Cross-chain operations and Layer 2 solutions make asynchronicity even more pronounced. Layer 2 refers to scaling solutions where some transactions are processed off the main chain; different architectures introduce varying waiting periods.

For optimistic rollups (e.g., common optimistic Layer 2 solutions), withdrawing assets to the main chain usually involves a challenge period that can last several days. For zero-knowledge proof rollups, withdrawal times depend on proof generation and batch submissions—generally ranging from a few minutes to several hours. Cross-chain bridges also require message transmission between source and destination chains, meaning credits are not immediate.

As a result, users moving assets from Layer 2 back to the main chain or transferring tokens between chains via bridges should expect an “asynchronous waiting window.” Applications should clearly display estimated durations and status updates.

How Is Asynchronous Processing Handled in dApp Development?

Effective asynchronous workflows require close coordination between front-end and back-end systems, along with reliable user feedback mechanisms.

Step 1: Send the transaction and obtain its transaction hash. The transaction hash serves as a unique identifier for tracking its status on-chain.

Step 2: Listen for events or subscribe to state updates. Events are logs written by smart contracts during execution; front-end or back-end systems subscribe via nodes or services to determine when execution is complete.

Step 3: Poll for block confirmations and estimate time remaining. Block confirmations increase certainty with each additional block; applications can estimate remaining wait time based on network block intervals and required confirmation count.

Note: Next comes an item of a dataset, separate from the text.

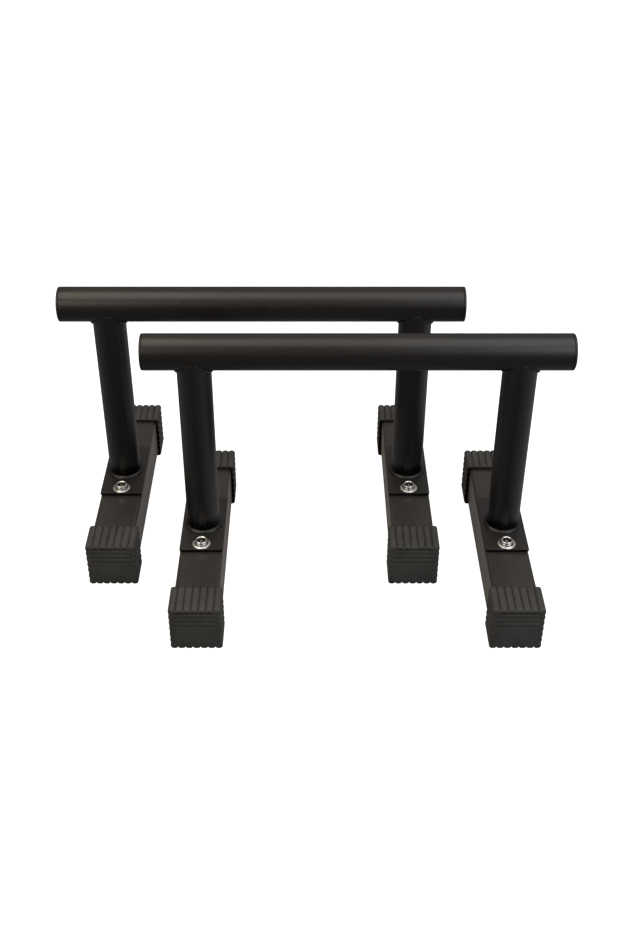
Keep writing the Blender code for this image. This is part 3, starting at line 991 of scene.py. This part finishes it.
def nut_shape(node):
    """A hexagon nut with chamfered corners, on z = 0."""
    size = extent(node)
    flats = size.y
    height = size.z
    chamfer_start = flats / 2 * NUT_CHAMFER_SHARE
    bm = bmesh.new()

    def hexagonal(level, up):
        ring = []
        for a in angles(NUT_STEPS):
            radius = hexagon_radius(a, flats)
            drop = max(0.0, radius - chamfer_start) * tan(NUT_CHAMFER_ANGLE)
            ring.append((radius * cos(a), radius * sin(a), level - up * drop))
        return add_ring(bm, ring)

    def circle(radius, level):
        return add_ring(bm, [(radius * cos(a), radius * sin(a), level) for a in angles(NUT_STEPS)])

    skin(bm, [
        circle(NUT_BORE_RADIUS, NUT_EDGE),
        circle(NUT_BORE_RADIUS + NUT_EDGE, 0.0),
        circle(chamfer_start, 0.0),
        hexagonal(0.0, -1),
        hexagonal(height, 1),
        circle(chamfer_start, height),
        circle(NUT_BORE_RADIUS + NUT_EDGE, height),
        circle(NUT_BORE_RADIUS, height - NUT_EDGE),
    ], loop=True)
    return bm


def build_fasteners(bar, side, materials, meshes):
    for end in ENDS:
        spot = f"{side}_{end}"
        washer_node = f"{bar}_washer_{spot}"
        center = middle(washer_node)
        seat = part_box(washer_node)[1].z + GAP
        for kind in ("bolt", "washer", "nut"):
            node = f"{bar}_{kind}_{spot}"
            base = seat if kind == "bolt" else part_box(node)[0].z
            if kind not in meshes:
                if kind == "bolt":
                    shape = bolt_shape(node, seat)
                elif kind == "washer":
                    shape = washer_shape(node)
                else:
                    shape = nut_shape(node)
                piece = add_piece(f"{node}_fine", shape, (center.x, center.y, base), materials[kind])
                meshes[kind] = piece.data
            else:
                piece = place(f"{node}_fine", meshes[kind], (center.x, center.y, base))
            stand_for(piece, bar, node)


# ---- stage, lights and camera

def floor_sheet(name, height, tone, glow):
    """One large flat sheet of the floor, at a height, of one grey that may glow."""
    bm = bmesh.new()
    corners = ((-FLOOR_REACH, -FLOOR_REACH), (FLOOR_REACH, -FLOOR_REACH), (FLOOR_REACH, FLOOR_REACH),
               (-FLOOR_REACH, FLOOR_REACH))
    bm.faces.new([bm.verts.new((x, y, 0.0)) for x, y in corners])
    mesh = bpy.data.meshes.new(name)
    bm.to_mesh(mesh)
    bm.free()
    material = bpy.data.materials.new(f"{name}_paper")
    material.use_nodes = True
    shader = material.node_tree.nodes["Principled BSDF"]
    shader.inputs["Base Color"].default_value = (tone, tone, tone, 1.0)
    shader.inputs["Roughness"].default_value = FLOOR_ROUGHNESS
    shader.inputs["Emission Color"].default_value = (1.0, 1.0, 1.0, 1.0)
    shader.inputs["Emission Strength"].default_value = glow
    mesh.materials.append(material)
    sheet = bpy.data.objects.new(name, mesh)
    bpy.context.scene.collection.objects.link(sheet)
    sheet.location.z = height
    sheet.visible_glossy = False
    return sheet


def build_floor():
    """White paper for the camera, over a dim sheet that shades the object's undersides."""
    paper = floor_sheet("floor", FLOOR_HEIGHT, PAPER_TONE, FLOOR_GLOW)
    paper.visible_diffuse = False
    paper.visible_shadow = False
    shade = floor_sheet("floor_shade", FLOOR_HEIGHT - FLOOR_STEP, SHADE_TONE, 0.0)
    shade.visible_camera = False


def softbox(name, location, target, width, depth, radiance, color):
    data = bpy.data.lights.new(name, "AREA")
    data.shape = "RECTANGLE"
    data.size = width
    data.size_y = depth
    data.energy = radiance * pi * width * depth
    data.color = color
    light = bpy.data.objects.new(name, data)
    bpy.context.scene.collection.objects.link(light)
    light.location = location
    light.rotation_euler = (Vector(target) - Vector(location)).to_track_quat("-Z", "Y").to_euler()
    light.visible_camera = False


def build_world():
    """A dim studio that is lighter on its right, at its back, low down and at both sides, and white to the
    camera."""
    world = bpy.data.worlds.new("studio")
    bpy.context.scene.world = world
    world.use_nodes = True
    tree = world.node_tree
    direction = add_node(tree, "ShaderNodeTexCoord").outputs["Generated"]
    slope = add_node(tree, "ShaderNodeVectorMath", {0: direction, 1: STUDIO_SLOPE}, operation="DOT_PRODUCT")
    sideways = add_node(tree, "ShaderNodeSeparateXYZ", {"Vector": direction}).outputs["X"]
    squared = add_node(tree, "ShaderNodeMath", {0: sideways, 1: 2.0}, operation="POWER")
    sides = add_node(tree, "ShaderNodeMath", {0: squared.outputs[0], 1: STUDIO_SIDES, 2: STUDIO_LEVEL},
                     operation="MULTIPLY_ADD")
    level = add_node(tree, "ShaderNodeMath", {0: slope.outputs["Value"], 1: sides.outputs[0]},
                     operation="ADD")
    studio = tree.nodes["Background"]
    studio.inputs["Color"].default_value = (*STUDIO_COLOR, 1.0)
    tree.links.new(level.outputs[0], studio.inputs["Strength"])
    white = add_node(tree, "ShaderNodeBackground", {
        "Color": (1.0, 1.0, 1.0, 1.0), "Strength": BACKDROP_LEVEL})
    path = add_node(tree, "ShaderNodeLightPath")
    mix = add_node(tree, "ShaderNodeMixShader", {0: path.outputs["Is Camera Ray"],
                                                 1: studio.outputs[0], 2: white.outputs[0]})
    tree.links.new(mix.outputs[0], tree.nodes["World Output"].inputs["Surface"])


def build_lights():
    softbox("overhead_left", (-0.56, 0.0, 1.35), (-0.56, 0.0, 0.0), 0.80, 0.95, 2.9, (1.0, 0.88, 0.74))
    softbox("overhead_middle", (0.04, 0.0, 1.35), (0.04, 0.0, 0.0), 0.37, 0.95, 1.5, (1.0, 0.90, 0.83))
    softbox("overhead_right", (0.60, -0.1, 1.35), (0.60, -0.1, 0.0), 0.75, 1.15, 2.0, (0.98, 0.99, 1.0))
    softbox("high_back", (0.0, 1.35, 1.35), (0.0, 0.0, 0.25), 1.6, 0.7, 0.4, (1.0, 0.97, 0.94))
    softbox("front_left", (-0.95, -0.95, 1.0), (0.0, 0.0, 0.05), 0.9, 0.9, 3.4, (1.0, 0.92, 0.84))
    softbox("front_right", (0.95, -0.95, 1.0), (0.0, 0.0, 0.05), 0.9, 0.9, 3.4, (1.0, 1.0, 1.0))


def build_camera():
    data = bpy.data.cameras.new("camera")
    data.sensor_width = SENSOR
    data.lens = LENS
    camera = bpy.data.objects.new("camera", data)
    bpy.context.scene.collection.objects.link(camera)
    camera.location = CAMERA_PLACE
    camera.rotation_euler = (pi / 2 - CAMERA_PITCH, 0.0, 0.0)
    bpy.context.scene.camera = camera


def main():
    bpy.context.scene.view_settings.view_transform = "Standard"
    materials = make_materials()
    meshes = {}
    for bar_number, bar in enumerate(BARS):
        build_handle(bar, materials)
        for side_number, side in enumerate(SIDES):
            build_upright(bar, side, BAR_SEED * bar_number + SIDE_SEED * side_number, materials)
            build_foot_steel(bar, side, materials)
            build_caps(bar, side, materials, meshes)
            build_fasteners(bar, side, materials, meshes)
    build_floor()
    build_world()
    build_lights()
    build_camera()


main()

Step 4: Handle timeouts and retries. If a transaction remains unconfirmed for too long, users can be prompted to increase fees or replace the transaction; if cross-chain messages are delayed beyond expectation, provide options for support contact and ongoing tracking.

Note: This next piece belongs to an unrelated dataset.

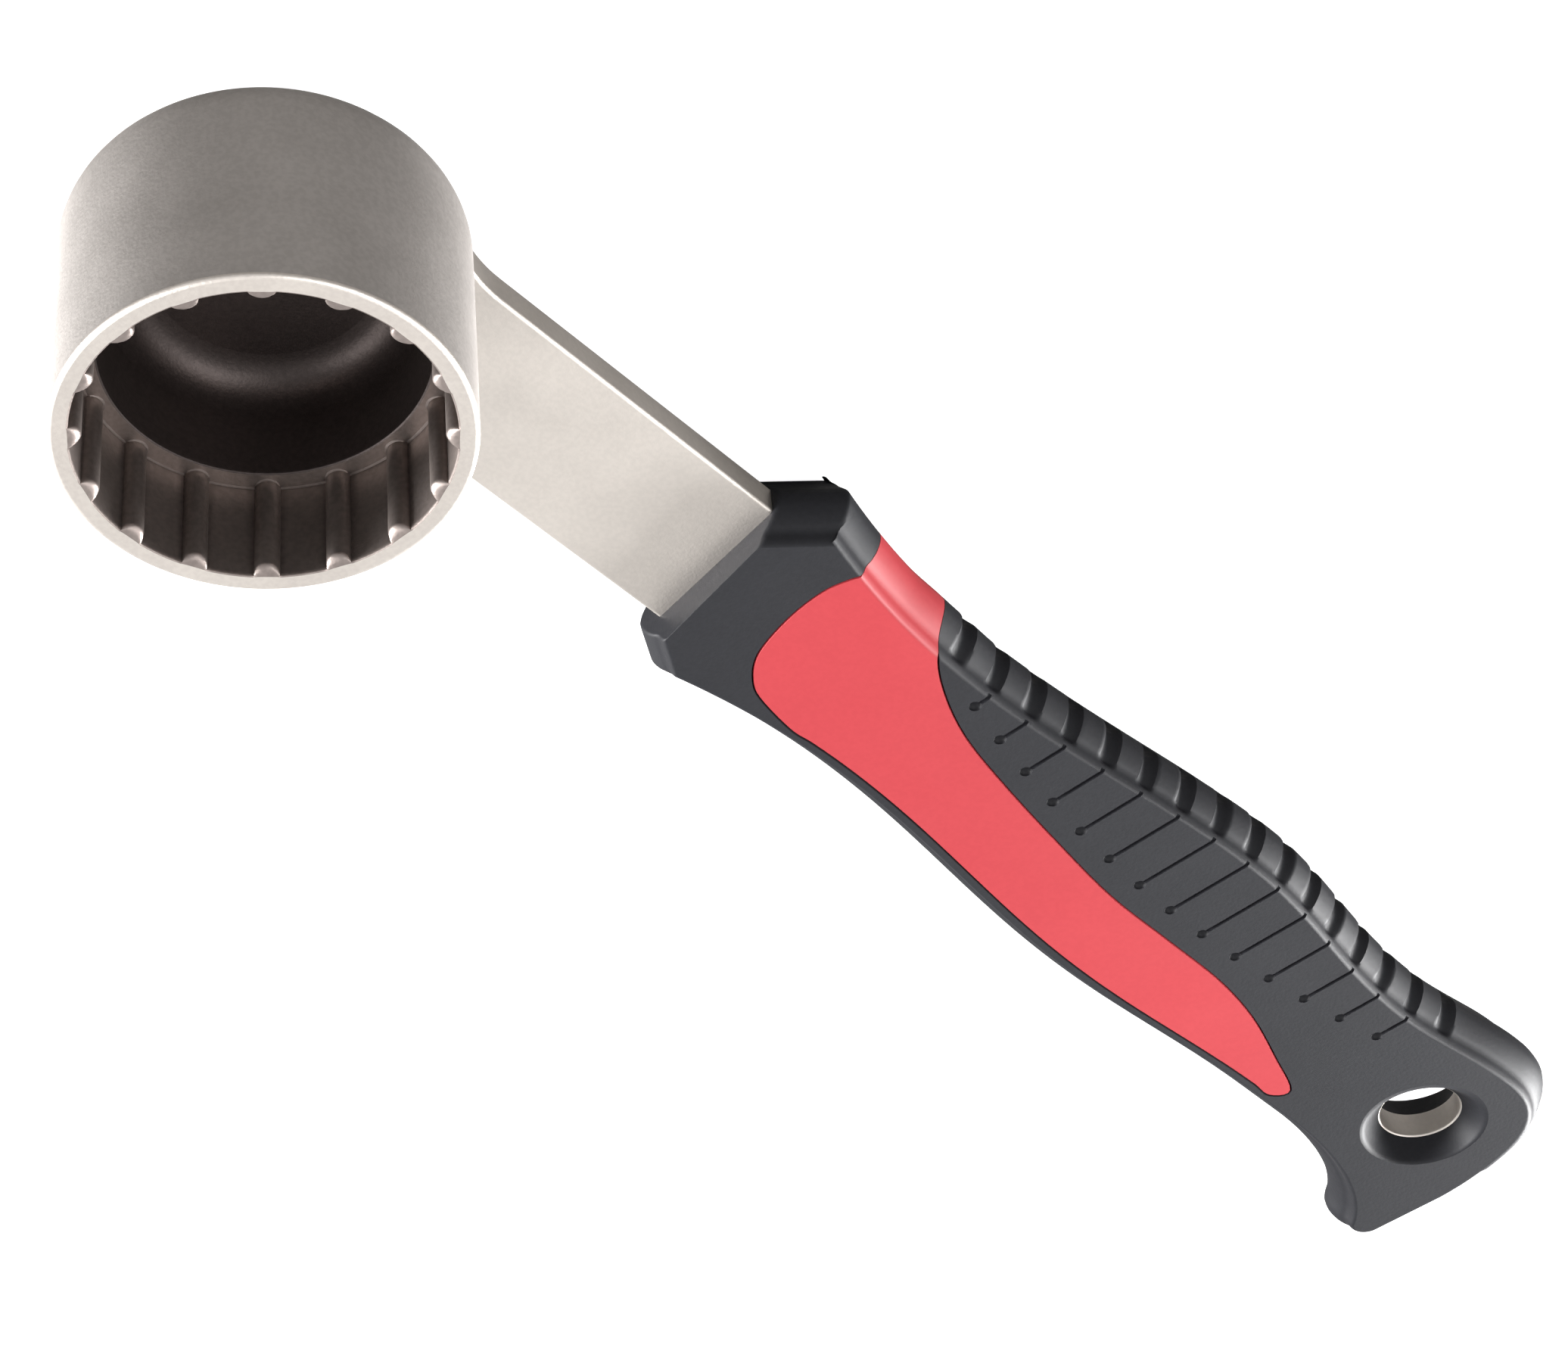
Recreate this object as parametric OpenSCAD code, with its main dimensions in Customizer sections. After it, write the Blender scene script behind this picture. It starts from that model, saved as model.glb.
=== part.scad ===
// Bottom bracket tool: a toothed socket on a flat steel bar with a two-colour moulded grip.
// The origin is on the socket's axis at the ledge below the teeth. +Z points out of the
// socket's mouth and +X runs along the bar to the grip. The side with ribs is +Y.

/* [Socket] */
// Wall outside the flutes
wall_t = 2.5; // [1.5:0.25:4]
// Height above the bar
socket_h = 38; // [34:0.5:48]
// Radius of the rounding at the closed end
socket_round = 7; // [3:0.5:8]
// Chamfer round the outside of the mouth
mouth_chamfer = 0.6; // [0.2:0.1:1]
// Diameter across the flutes between the teeth
flute_d = 45; // [43:0.25:46]
// Number of teeth
tooth_count = 16; // [8:1:20]
// Width of a tooth
tooth_w = 3.2; // [2:0.1:4]
// How far a tooth stands in from the flutes
tooth_rise = 1.5; // [0.8:0.1:1.6]
// Depth of the toothed part
tooth_depth = 15; // [10:0.5:18]
// How far the teeth end below the mouth
tooth_lead = 0.2; // [0.2:0.1:1]
// Width of the ledge between the flutes and the bore
ledge_w = 2.7; // [1.8:0.1:4]
// Thickness of the floor
floor_t = 7.5; // [5:0.5:9]
// Fillet between bore and floor
floor_fillet = 5.5; // [1:0.5:6]

/* [Bar] */
// Width
bar_w = 24; // [20:0.5:28]
// Thickness
bar_t = 4.5; // [3:0.25:6]
// Width of the rounded head under the socket
head_w = 35; // [30:0.5:38]
// Radius of the flare from the head into the bar
flare_r = 22; // [10:1:30]
// Distance from the socket's axis at which the flare ends
flare_end = 29; // [26:0.5:34]
// Steel left past the hanging hole
bar_past_hole = 6; // [4:0.5:7]

/* [Hanging hole] */
// Diameter in the steel
hole_d = 12.6; // [8:0.2:14]
// Countersink of its edges
hole_chamfer = 0.4; // [0.2:0.1:0.8]
// Play between the steel's edge and the rubber at the hole
rim_gap = 0.3; // [0.2:0.1:1.5]
// Flare of the rubber rim from the steel to the face
rim_flare = 3; // [0.5:0.1:3.5]
// Distance from the grip's far end
hole_from_end = 19.3; // [17:0.1:22]
// Offset to the side without ribs
hole_offset = 1.8; // [0:0.1:3]

/* [Grip] */
// Distance from the socket's axis to the collar's front
grip_x = 82; // [70:1:100]
// Length
grip_l = 190; // [180:1:210]
// Rubber above and below the bar
cover_t = 4.1; // [3:0.1:6]
// How far the side ridge stands out past the face
ridge_out = 4.1; // [3:0.1:4.5]
// Rake of the collar's front, in degrees
collar_rake = 11; // [0:1:15]
// Width of the collar's front
collar_front_w = 32.4; // [30:0.2:34]
// Half width at the collar's corners
collar_half = 20.6; // [19:0.2:23]
// Length of the collar's corner chamfers
collar_corner = 5; // [3:0.5:7]
// Half width of the waist
waist_half = 15.9; // [15:0.1:17]
// Distance of the waist from the front
waist_at = 40; // [36:1:46]
// Half width of the belly
belly_half = 20.3; // [18:0.1:23]
// Distance of the belly from the front
belly_at = 101; // [92:1:108]
// Half width of the neck before the pommel, on the ribbed side
neck_half = 16; // [15:0.1:18]
// Distance of the neck from the front
neck_at = 143; // [140:1:146]
// Extra width of the neck on the plain side
neck_extra = 2.4; // [0:0.1:3]
// Half width of the pommel on the ribbed side
pommel_half = 18.3; // [17:0.1:21]
// How far the pommel's heel reaches to the plain side
heel_reach = 28.4; // [27:0.1:30]
// Radius of the heel
heel_r = 6; // [5:0.1:7]
// Length of the pommel's rounded end
pommel_l = 20; // [18:0.5:22]

/* [Ribs] */
// Number of notches along the side
rib_count = 16; // [10:1:16]
// Distance between two notches
rib_pitch = 7.8; // [7:0.1:7.9]
// Distance of the first notch from the front
rib_start = 36; // [34:0.5:37]
// Depth of a notch
notch_depth = 0.9; // [0.5:0.1:1.1]
// Radius of a notch
notch_r = 1.7; // [1.2:0.1:2.4]
// Tilt of a notch from the ridge to the face, in degrees
notch_tilt = 28; // [20:1:32]
// Width of the thin grooves on the faces
groove_w = 0.6; // [0.3:0.1:1]
// Depth of the thin grooves and their end dimples
groove_depth = 0.5; // [0.3:0.1:0.8]
// Diameter of the dimple that ends each groove
dimple_d = 1.9; // [1.2:0.1:2.4]

/* [Colour insert] */
// Distance of the insert's front from the collar's front
insert_start = 11.5; // [10:0.5:14]
// Length of the insert
insert_l = 136.5; // [132:0.5:140]
// Black edge left between the insert and the plain side of the face
insert_margin = 0.9; // [0.6:0.1:2]
// Rubber over the hidden core's faces
skin_t = 3.2; // [2:0.1:3.6]
// Rubber round the hidden core's edge
skin_side = 2.8; // [2:0.1:3.2]

/* [Hidden] */
$fn = 96;
cut = 1;

function blend(a, b, t) = a + (b - a) * (1 - cos(180 * t)) / 2;
function ease(a, b, t) = b + (a - b) * (1 - t) * (1 - t);
function unit(v) = v / norm(v);

socket_d = flute_d + 2 * wall_t;
bore_d = flute_d - 2 * ledge_w;
mouth_z = bar_t + socket_h;
tooth_r = tooth_w / 2;
tooth_at = flute_d / 2 + tooth_r - tooth_rise;
ledge_z = mouth_z - tooth_depth;
floor_z = bar_t + floor_t;

grip_end = grip_x + grip_l;
hole_x = grip_end - hole_from_end;
bar_end = hole_x + hole_d / 2 + bar_past_hole;
mid_z = bar_t / 2;
half_t = bar_t / 2 + cover_t;
top_z = mid_z + half_t;
low_z = mid_z - half_t;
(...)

Step 5: Provide transparent user feedback. Use clear status labels and notifications throughout asynchronous processes—such as “submitted,” “pending confirmation,” or “completed”—and communicate estimated wait times and potential risks.

In real-world scenarios, deposits and withdrawals are classic examples of asynchronous flows. On Gate’s deposit page, funds are credited once the required number of block confirmations is reached; after initiating a withdrawal, users see a “pending confirmation” status until on-chain confirmation and risk checks are complete before funds reach the target address.

What Are the Risks of Asynchronous Processing and How Can They Be Managed?

Asynchronous operations introduce uncertainty—risks primarily center around stuck transactions, confirmation delays, and misinterpreted status updates.

• Transactions stuck pending: Network congestion or low fees may keep transactions queued. To mitigate this, set fees appropriately; if needed, use a replacement transaction with the same nonce but higher fees to speed up inclusion.
• Blockchain reorgs and insufficient finality: With low confirmation counts, blocks may be reorganized, causing temporary state rollbacks. Mitigate this risk by increasing confirmation thresholds; for critical operations (like large transfers), wait for more confirmations.
• Cross-chain message delays or failures: Bridges rely on multiple components; any disruption extends processing times. Address this by providing progress tracking, failover mechanisms, and manual intervention options.
• User experience risks: Prolonged lack of feedback can cause user anxiety or missteps. Address this by continuously displaying status updates, estimated times, and next-step guidance in the UI—and sending results via email or internal messaging.

Always exercise caution with fund-related operations: verify recipient addresses, never disclose your private key or mnemonic phrase, and watch out for phishing attempts or fake notifications.

Summary of Asynchronous Processing and Future Outlook

Asynchronicity is standard in blockchain applications—from transaction confirmation and event callbacks to cross-chain operations and Layer 2 withdrawals, designing for effective waiting periods and feedback is essential. Understanding the boundary between synchronous execution inside smart contracts and asynchronous processes outside them—alongside event monitoring, polling, and notifications—greatly enhances reliability and user experience. Looking ahead, faster block times, shared sequencers, and more efficient cross-chain protocols will shorten wait times, but consensus and security will always require some time window. Embracing asynchronous processing is key to building robust Web3 products and ensuring safe operations.

FAQ

Is asynchronous processing always multi-threaded?

Not necessarily. Asynchronous processing and multithreading are independent concepts. Asynchronous means proceeding to the next step without waiting for an operation to complete—it can be achieved using single-threaded event loops (like JavaScript) or multiple threads. Multithreading is one way to achieve concurrency but is not required for asynchronicity.

What does "asynchronous" mean?

“Asynchronous” literally means “not occurring at the same time” or “not synchronized.” In computing, it refers to programs continuing with other tasks without waiting for an operation to finish—improving overall efficiency. This is a core design principle in modern programming and blockchain systems.

What are the benefits of asynchronous processing?

There are three main benefits:

1. Increased efficiency—programs do not idle while waiting, making full use of system resources.
2. Improved user experience—the application interface remains responsive even during lengthy operations.
3. Higher throughput in distributed systems—blockchains can process more transactions simultaneously through asynchronous handling.

Why do blockchain transactions require asynchronous confirmation?

Blockchain transactions take time from submission to final confirmation—steps include mining inclusion, consensus validation, block generation, etc. If users were forced to wait synchronously, their interfaces would freeze for extended periods. Asynchronous design allows users to instantly receive a transaction ID while confirmation happens in the background—greatly improving user experience and system throughput.

Is my wallet showing "pending" after a transfer an example of asynchronicity?

Yes. A "pending" status is a direct result of asynchronous mechanisms. Your transfer request has been submitted to the network but has not yet been included in a block. The wallet asynchronously monitors blockchain state changes; once your transaction is confirmed, it automatically updates the status to “success.” This enables you to continue using your wallet without unnecessary waiting.